* [What to produce] Give the listing below again in full, exactly as written.

* [Supplied information]
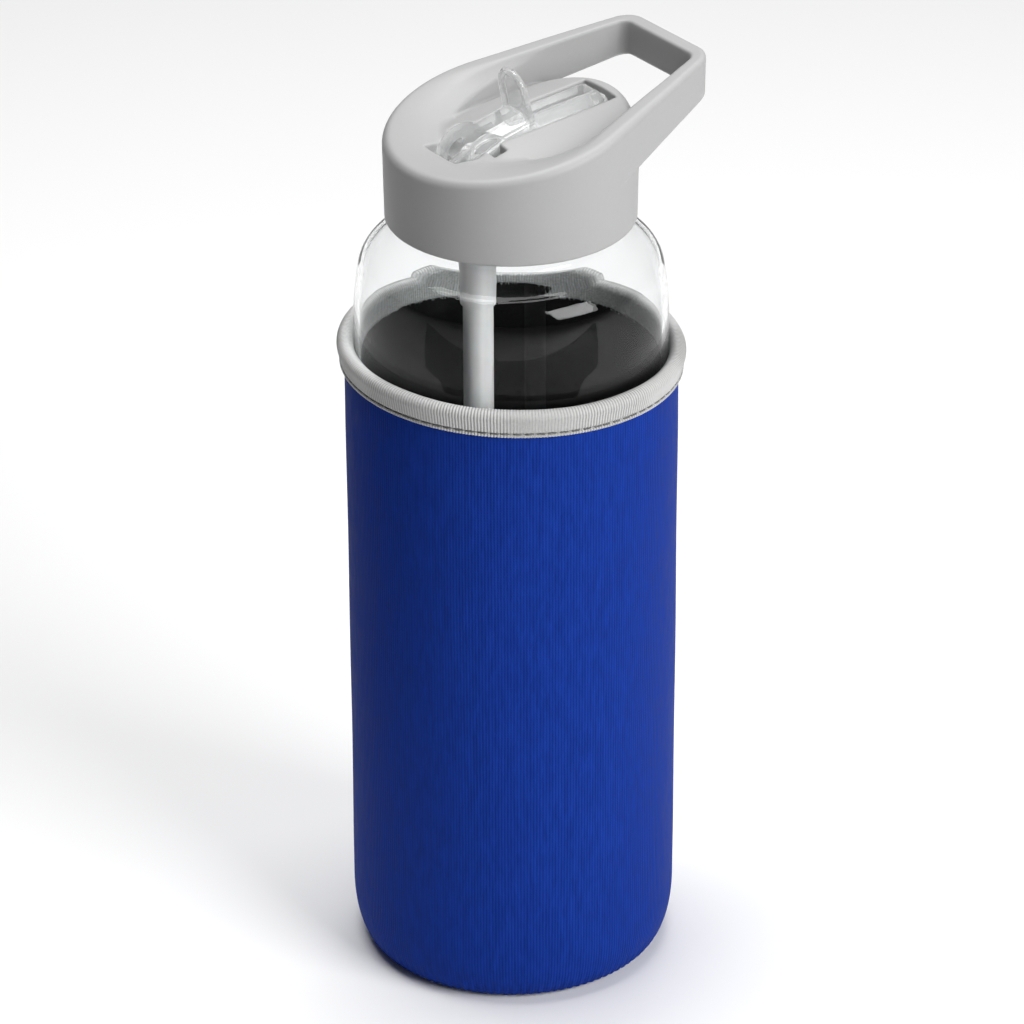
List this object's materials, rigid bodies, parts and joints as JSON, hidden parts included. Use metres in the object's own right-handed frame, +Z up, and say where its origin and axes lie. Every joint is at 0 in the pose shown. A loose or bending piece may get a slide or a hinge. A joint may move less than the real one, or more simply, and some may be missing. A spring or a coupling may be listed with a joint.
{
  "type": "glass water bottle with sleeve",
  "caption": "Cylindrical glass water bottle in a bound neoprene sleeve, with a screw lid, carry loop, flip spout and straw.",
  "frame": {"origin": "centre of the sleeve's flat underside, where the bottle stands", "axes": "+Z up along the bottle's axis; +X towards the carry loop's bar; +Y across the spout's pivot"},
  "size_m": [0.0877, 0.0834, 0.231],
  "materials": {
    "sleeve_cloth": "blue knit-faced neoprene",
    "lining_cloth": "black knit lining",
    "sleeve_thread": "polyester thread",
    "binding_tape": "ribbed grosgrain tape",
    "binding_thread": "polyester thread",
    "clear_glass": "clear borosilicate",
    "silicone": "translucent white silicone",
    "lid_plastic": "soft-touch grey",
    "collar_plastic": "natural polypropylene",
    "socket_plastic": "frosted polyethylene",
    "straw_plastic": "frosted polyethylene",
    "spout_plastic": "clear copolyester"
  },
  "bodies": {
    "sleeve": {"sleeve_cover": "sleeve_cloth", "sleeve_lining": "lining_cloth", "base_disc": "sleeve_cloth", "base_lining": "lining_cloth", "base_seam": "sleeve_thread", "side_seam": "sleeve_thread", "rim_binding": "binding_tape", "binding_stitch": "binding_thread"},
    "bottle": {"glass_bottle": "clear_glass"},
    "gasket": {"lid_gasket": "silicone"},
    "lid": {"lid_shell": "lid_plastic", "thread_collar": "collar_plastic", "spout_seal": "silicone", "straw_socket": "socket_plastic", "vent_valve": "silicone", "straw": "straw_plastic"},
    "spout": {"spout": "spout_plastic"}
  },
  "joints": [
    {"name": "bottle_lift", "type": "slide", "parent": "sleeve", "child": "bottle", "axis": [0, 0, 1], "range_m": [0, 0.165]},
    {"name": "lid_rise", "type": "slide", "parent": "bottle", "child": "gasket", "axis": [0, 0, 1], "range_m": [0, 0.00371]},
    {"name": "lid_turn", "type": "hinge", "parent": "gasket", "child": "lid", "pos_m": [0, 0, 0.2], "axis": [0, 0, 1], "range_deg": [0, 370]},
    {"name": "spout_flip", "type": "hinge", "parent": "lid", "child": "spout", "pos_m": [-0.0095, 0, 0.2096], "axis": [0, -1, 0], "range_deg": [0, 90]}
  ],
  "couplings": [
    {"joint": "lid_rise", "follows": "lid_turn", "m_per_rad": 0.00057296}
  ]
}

* [Answer to this problem]
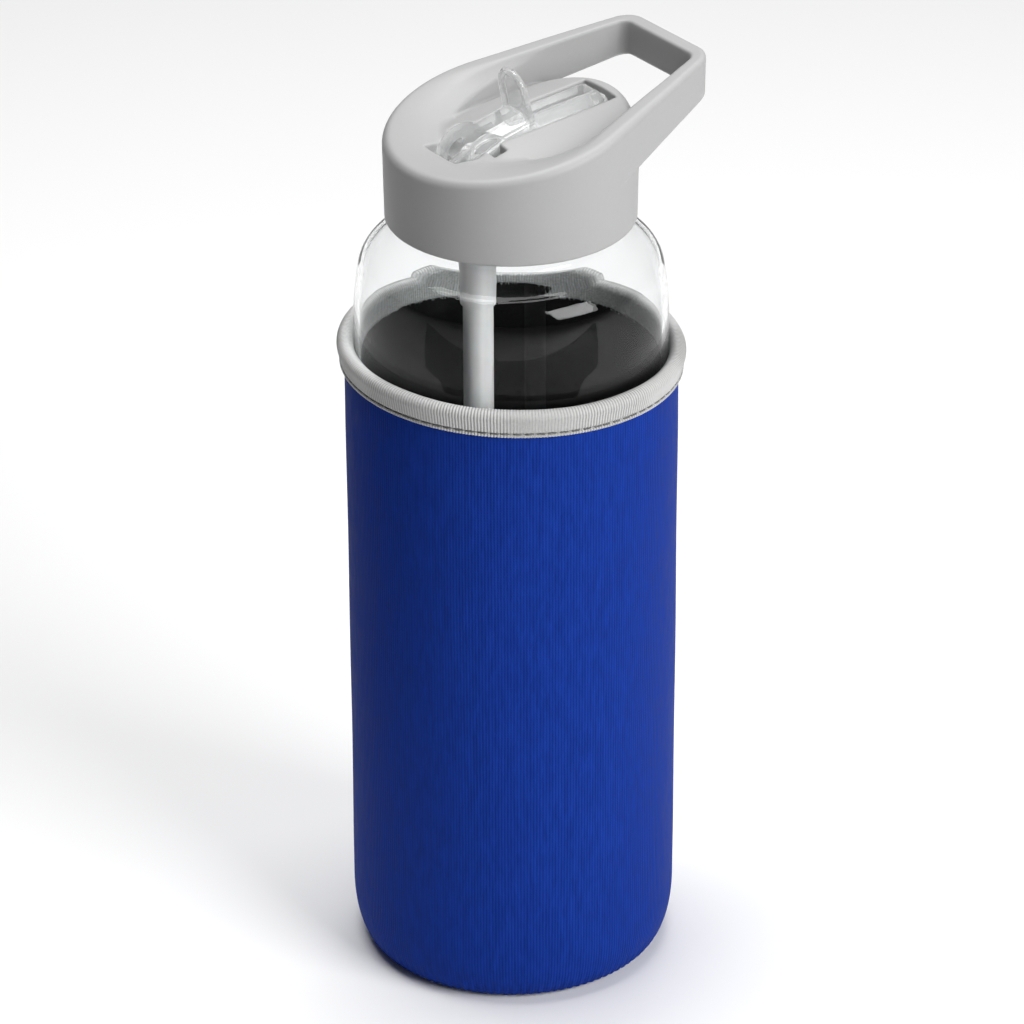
List this object's materials, rigid bodies, parts and joints as JSON, hidden parts included. Use metres in the object's own right-handed frame, +Z up, and say where its origin and axes lie. Every joint is at 0 in the pose shown. A loose or bending piece may get a slide or a hinge. A joint may move less than the real one, or more simply, and some may be missing. A spring or a coupling may be listed with a joint.
{
  "type": "glass water bottle with sleeve",
  "caption": "Cylindrical glass water bottle in a bound neoprene sleeve, with a screw lid, carry loop, flip spout and straw.",
  "frame": {"origin": "centre of the sleeve's flat underside, where the bottle stands", "axes": "+Z up along the bottle's axis; +X towards the carry loop's bar; +Y across the spout's pivot"},
  "size_m": [0.0877, 0.0834, 0.231],
  "materials": {
    "sleeve_cloth": "blue knit-faced neoprene",
    "lining_cloth": "black knit lining",
    "sleeve_thread": "polyester thread",
    "binding_tape": "ribbed grosgrain tape",
    "binding_thread": "polyester thread",
    "clear_glass": "clear borosilicate",
    "silicone": "translucent white silicone",
    "lid_plastic": "soft-touch grey",
    "collar_plastic": "natural polypropylene",
    "socket_plastic": "frosted polyethylene",
    "straw_plastic": "frosted polyethylene",
    "spout_plastic": "clear copolyester"
  },
  "bodies": {
    "sleeve": {"sleeve_cover": "sleeve_cloth", "sleeve_lining": "lining_cloth", "base_disc": "sleeve_cloth", "base_lining": "lining_cloth", "base_seam": "sleeve_thread", "side_seam": "sleeve_thread", "rim_binding": "binding_tape", "binding_stitch": "binding_thread"},
    "bottle": {"glass_bottle": "clear_glass"},
    "gasket": {"lid_gasket": "silicone"},
    "lid": {"lid_shell": "lid_plastic", "thread_collar": "collar_plastic", "spout_seal": "silicone", "straw_socket": "socket_plastic", "vent_valve": "silicone", "straw": "straw_plastic"},
    "spout": {"spout": "spout_plastic"}
  },
  "joints": [
    {"name": "bottle_lift", "type": "slide", "parent": "sleeve", "child": "bottle", "axis": [0, 0, 1], "range_m": [0, 0.165]},
    {"name": "lid_rise", "type": "slide", "parent": "bottle", "child": "gasket", "axis": [0, 0, 1], "range_m": [0, 0.00371]},
    {"name": "lid_turn", "type": "hinge", "parent": "gasket", "child": "lid", "pos_m": [0, 0, 0.2], "axis": [0, 0, 1], "range_deg": [0, 370]},
    {"name": "spout_flip", "type": "hinge", "parent": "lid", "child": "spout", "pos_m": [-0.0095, 0, 0.2096], "axis": [0, -1, 0], "range_deg": [0, 90]}
  ],
  "couplings": [
    {"joint": "lid_rise", "follows": "lid_turn", "m_per_rad": 0.00057296}
  ]
}